The national capital region alone, which is one of the planet’s most dense urban areas with 46 million inhabitants, has 11 coal-based thermal power plants within a 300-km radius. These power plants have been getting extensions up to 2027 to comply with basic air pollution standards written in 2015. Unregulated nitrogen oxides, sulphur dioxide and particulate matter from coal-fired power plants damage human health irreparably.
There is also a tendency for the “just transition” to ignore communities, historically displaced by open-pit mining, who were previously gainfully sustained by traditional agricultural, pastoral, or forest-based livelihoods.
Open-pit mining, which characterises much of India’s coal operations, has a huge ecological and social impact. There are significantly more lax conditions for coal to acquire land relative to general infrastructure projects, leading to significant disenfranchisement of marginalised communities. These communities would see little justice in what has happened.
Finally, there is the need to think about justice for the consumers of electricity who need forward-thinking policymakers. India should not be building coal-fired assets with 30-year lifetimes that will become uneconomic in the next five years because clean energy competitors are becoming cheap.
Green energy costs
Despite requiring upfront investment (which is the case for new coal as well), clean technologies can produce enormous net-savings, according to researchers at the University of Oxford.

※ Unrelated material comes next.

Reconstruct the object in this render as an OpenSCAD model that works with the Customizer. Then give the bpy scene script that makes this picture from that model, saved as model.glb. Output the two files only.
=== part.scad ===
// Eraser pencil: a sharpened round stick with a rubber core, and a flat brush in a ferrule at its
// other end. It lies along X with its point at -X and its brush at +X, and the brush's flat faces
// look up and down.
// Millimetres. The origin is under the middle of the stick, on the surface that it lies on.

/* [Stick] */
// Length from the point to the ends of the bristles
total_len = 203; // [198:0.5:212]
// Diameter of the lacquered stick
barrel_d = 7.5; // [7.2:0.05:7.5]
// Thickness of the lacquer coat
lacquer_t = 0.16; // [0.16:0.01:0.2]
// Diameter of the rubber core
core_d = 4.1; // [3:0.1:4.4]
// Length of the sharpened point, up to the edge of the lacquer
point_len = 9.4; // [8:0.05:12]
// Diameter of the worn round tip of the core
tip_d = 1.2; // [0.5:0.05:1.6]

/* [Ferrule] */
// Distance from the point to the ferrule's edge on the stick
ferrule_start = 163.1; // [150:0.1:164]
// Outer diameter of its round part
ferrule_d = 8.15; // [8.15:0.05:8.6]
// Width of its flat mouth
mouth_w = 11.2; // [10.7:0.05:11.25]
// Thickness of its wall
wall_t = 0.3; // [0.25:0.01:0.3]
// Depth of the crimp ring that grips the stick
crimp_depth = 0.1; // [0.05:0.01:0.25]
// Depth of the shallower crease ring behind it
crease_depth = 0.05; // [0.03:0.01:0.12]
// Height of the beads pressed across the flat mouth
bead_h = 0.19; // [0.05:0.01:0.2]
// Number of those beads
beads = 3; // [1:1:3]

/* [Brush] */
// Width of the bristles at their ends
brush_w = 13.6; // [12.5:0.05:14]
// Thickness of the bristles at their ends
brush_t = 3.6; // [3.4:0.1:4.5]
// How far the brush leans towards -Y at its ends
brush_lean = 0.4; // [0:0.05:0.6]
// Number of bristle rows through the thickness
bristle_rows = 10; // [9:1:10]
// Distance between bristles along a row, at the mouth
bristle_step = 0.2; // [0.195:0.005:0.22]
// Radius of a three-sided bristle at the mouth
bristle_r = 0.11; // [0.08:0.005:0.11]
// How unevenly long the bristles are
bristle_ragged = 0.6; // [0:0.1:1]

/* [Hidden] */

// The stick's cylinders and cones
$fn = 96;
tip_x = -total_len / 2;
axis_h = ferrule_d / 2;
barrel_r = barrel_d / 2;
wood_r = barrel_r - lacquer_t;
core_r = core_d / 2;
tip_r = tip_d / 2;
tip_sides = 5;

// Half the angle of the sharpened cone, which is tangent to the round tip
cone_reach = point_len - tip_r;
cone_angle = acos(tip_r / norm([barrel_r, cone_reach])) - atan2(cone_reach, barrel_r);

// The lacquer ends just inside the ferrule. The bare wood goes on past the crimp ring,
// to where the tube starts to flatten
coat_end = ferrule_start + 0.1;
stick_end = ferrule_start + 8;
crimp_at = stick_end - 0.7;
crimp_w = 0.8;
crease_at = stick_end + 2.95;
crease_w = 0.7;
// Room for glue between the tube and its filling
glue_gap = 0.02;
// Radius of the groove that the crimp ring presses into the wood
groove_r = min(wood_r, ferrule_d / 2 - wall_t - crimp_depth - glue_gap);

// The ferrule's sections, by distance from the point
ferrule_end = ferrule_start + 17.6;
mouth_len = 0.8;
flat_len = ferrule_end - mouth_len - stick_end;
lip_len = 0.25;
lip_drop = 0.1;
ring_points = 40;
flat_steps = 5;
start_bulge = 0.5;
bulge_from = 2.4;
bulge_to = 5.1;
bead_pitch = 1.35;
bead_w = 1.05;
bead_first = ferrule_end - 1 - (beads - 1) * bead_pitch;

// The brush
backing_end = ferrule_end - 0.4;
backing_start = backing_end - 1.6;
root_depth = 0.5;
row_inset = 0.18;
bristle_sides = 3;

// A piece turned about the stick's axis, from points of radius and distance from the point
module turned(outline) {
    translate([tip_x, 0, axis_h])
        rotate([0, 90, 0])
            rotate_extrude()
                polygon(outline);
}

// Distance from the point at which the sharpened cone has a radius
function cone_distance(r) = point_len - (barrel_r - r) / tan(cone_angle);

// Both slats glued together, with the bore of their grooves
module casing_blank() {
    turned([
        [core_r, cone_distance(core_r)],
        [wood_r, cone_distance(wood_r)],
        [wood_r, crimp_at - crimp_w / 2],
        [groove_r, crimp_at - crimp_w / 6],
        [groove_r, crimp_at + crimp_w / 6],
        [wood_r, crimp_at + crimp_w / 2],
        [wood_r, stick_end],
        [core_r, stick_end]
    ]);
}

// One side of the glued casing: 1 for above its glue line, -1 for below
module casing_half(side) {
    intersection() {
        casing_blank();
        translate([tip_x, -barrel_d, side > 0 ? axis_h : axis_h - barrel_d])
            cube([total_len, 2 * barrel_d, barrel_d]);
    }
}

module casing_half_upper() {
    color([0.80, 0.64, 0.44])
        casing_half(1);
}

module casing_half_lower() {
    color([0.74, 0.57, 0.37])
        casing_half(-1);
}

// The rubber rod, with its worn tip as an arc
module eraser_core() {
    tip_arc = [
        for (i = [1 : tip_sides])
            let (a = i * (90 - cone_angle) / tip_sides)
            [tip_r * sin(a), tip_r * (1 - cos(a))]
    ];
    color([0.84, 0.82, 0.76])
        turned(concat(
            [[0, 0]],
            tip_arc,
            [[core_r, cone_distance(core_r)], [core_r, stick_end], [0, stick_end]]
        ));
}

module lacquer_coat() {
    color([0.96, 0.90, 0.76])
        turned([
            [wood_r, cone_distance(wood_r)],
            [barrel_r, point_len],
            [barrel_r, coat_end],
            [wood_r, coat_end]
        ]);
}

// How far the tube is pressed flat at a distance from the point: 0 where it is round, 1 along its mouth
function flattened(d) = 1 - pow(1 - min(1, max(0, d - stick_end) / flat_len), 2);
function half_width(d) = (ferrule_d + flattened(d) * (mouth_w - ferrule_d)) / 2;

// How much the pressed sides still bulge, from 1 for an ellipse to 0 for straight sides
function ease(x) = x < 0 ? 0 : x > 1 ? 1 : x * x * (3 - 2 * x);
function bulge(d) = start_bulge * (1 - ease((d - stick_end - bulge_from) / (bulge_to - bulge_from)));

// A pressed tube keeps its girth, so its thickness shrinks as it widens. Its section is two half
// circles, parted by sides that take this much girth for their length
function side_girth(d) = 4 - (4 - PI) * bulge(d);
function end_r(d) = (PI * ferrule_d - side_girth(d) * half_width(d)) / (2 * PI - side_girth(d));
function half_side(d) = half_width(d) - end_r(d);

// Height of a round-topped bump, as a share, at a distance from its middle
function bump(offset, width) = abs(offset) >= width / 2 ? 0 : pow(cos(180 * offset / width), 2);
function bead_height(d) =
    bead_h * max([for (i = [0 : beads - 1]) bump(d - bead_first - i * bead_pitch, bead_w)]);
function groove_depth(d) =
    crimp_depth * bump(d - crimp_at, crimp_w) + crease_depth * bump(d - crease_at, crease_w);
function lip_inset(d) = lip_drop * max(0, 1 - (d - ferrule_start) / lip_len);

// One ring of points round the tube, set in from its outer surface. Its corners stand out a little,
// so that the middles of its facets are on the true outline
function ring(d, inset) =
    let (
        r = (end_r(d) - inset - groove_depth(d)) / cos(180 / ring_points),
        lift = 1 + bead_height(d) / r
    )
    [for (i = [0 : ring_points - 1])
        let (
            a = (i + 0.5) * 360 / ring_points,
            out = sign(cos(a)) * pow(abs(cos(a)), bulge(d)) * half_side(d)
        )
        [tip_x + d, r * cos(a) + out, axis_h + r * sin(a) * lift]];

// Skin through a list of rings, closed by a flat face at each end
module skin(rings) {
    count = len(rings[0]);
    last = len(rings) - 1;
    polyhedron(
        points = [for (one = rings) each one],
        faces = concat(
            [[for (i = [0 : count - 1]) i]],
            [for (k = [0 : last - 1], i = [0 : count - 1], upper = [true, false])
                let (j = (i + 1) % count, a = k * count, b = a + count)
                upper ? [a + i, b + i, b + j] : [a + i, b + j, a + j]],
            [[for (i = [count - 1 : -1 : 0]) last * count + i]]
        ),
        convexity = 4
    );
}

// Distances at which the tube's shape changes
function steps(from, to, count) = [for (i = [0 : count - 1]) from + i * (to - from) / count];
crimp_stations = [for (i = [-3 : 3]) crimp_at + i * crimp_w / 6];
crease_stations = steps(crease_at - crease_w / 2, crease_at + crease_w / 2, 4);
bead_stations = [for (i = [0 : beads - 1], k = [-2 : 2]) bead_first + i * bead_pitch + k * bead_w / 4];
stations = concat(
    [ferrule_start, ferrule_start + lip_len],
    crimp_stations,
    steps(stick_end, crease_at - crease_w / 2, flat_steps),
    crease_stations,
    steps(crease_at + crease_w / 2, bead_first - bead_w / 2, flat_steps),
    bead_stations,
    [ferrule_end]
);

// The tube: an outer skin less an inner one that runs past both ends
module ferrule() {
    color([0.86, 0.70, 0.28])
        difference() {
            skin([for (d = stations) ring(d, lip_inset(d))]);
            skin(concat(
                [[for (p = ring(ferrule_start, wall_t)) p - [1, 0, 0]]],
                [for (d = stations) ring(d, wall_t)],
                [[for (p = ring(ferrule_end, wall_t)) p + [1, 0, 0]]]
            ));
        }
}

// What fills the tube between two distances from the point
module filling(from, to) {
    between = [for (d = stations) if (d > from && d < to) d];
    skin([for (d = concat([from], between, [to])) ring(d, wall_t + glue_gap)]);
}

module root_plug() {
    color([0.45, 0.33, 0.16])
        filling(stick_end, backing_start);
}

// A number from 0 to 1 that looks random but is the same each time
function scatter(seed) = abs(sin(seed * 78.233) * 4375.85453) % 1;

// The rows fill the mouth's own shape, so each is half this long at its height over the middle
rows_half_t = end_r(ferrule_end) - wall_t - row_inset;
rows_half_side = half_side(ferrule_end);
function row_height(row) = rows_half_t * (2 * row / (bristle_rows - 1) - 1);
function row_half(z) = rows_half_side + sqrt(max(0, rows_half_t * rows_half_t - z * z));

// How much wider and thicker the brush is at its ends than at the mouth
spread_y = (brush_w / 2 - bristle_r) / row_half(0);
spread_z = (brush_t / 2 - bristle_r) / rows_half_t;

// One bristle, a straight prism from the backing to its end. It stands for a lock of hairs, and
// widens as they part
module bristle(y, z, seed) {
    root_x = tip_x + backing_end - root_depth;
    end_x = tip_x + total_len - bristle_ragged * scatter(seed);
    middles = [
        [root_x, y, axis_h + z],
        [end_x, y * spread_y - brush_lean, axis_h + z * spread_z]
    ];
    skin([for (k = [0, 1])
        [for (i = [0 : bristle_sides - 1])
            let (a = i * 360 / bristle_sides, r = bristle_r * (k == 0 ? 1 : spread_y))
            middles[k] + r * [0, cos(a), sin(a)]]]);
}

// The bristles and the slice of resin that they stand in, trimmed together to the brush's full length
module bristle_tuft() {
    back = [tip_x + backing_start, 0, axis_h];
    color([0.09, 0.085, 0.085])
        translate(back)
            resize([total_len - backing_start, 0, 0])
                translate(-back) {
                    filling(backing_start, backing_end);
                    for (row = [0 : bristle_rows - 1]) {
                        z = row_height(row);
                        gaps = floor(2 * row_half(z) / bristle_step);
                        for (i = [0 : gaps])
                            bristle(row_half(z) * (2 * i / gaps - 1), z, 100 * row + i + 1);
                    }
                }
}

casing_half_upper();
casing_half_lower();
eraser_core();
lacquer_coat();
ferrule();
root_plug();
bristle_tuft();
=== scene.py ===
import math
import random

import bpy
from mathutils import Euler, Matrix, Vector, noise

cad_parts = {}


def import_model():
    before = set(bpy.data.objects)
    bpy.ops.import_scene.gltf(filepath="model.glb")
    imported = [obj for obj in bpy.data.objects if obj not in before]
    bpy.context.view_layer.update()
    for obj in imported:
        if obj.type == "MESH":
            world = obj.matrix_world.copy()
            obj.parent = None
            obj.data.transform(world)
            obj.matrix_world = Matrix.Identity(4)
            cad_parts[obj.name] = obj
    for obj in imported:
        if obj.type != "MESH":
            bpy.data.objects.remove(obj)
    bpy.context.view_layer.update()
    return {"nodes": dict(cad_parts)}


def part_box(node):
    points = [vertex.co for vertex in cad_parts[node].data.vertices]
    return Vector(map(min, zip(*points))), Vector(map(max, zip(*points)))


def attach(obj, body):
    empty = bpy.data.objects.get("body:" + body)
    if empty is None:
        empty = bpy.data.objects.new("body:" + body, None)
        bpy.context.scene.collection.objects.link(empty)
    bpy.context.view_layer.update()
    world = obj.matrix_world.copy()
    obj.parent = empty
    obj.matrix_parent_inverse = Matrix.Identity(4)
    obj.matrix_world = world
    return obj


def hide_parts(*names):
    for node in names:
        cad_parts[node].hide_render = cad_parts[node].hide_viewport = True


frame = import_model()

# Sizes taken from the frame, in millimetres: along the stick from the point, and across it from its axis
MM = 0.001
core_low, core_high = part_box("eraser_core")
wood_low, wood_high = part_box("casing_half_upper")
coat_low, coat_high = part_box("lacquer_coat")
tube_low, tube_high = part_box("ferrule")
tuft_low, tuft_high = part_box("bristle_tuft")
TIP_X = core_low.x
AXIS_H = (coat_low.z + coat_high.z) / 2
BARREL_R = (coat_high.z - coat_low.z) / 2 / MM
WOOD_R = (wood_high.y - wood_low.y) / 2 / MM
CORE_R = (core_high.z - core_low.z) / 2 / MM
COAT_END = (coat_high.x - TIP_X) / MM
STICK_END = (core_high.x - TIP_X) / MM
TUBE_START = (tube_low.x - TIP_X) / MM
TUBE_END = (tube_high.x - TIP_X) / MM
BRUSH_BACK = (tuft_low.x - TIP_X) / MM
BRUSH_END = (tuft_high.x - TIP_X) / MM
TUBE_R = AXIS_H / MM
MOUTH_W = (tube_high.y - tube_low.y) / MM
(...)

The costs of solar photovoltaics, wind, and batteries have dropped at a rate of 10% per year, according to research by the University of Oxford. Why lock consumers and distribution companies into (more expensive) coal assets when solar and wind are, or soon will be, cheaper? For a poor country like India, it is unjust to block citizens or firms from the cheapest option available. Studies show that the Indian grid can technically incorporate a large share of clean, cost-competitive alternative energy.
A just energy transition in India has to be cross-cutting. India needs to walk into the Just Energy Transition Partnership with eyes wide open: advancing contradictory policies that support fossil fuels far out into the future will not unlock these funds or deliver true justice for India’s own citizens. In this regard, India’s call for phasing down all fossil fuels was welcome. It is high-time equity considerations drive up global ambition, especially since India will be at the receiving end of some of the worst climate impacts.
The Just Energy Transition Partnership funds can be used to help economically diversify the eastern coal mining belt of India, that is, to build out sectors that offer higher wages, safety, and better living standards. Extractive industries such as coal create a “resource curse” that stifles economic diversification in an area. This needs to be broken.
It is increasingly becoming clear that green growth is not only possible but also desirable on the grounds of justice and economic efficiency. Renewable energy, the rehabilitation of natural ecosystems, energy efficiency standards, and proper pollution control can deliver better livelihoods for India’s billion plus citizens.
This improves productivity, human health, and economic growth. It is a falsehood to assume that the clean pathway is not also the development pathway: we fundamentally rely on the quality of our environment to be the best versions of ourselves. It is as simple as that. Given the new factual reality, one must ask if holding onto coal is truly in India’s best interests.
Sugandha Srivastav is an Economist based at the Smith School of Enterprise and Environment at the University of Oxford. She advises governments, private firms, and development finance institutions on various aspects of energy and climate policy. Her research focuses on the drivers of low-carbon innovation and the political economy of energy transitions.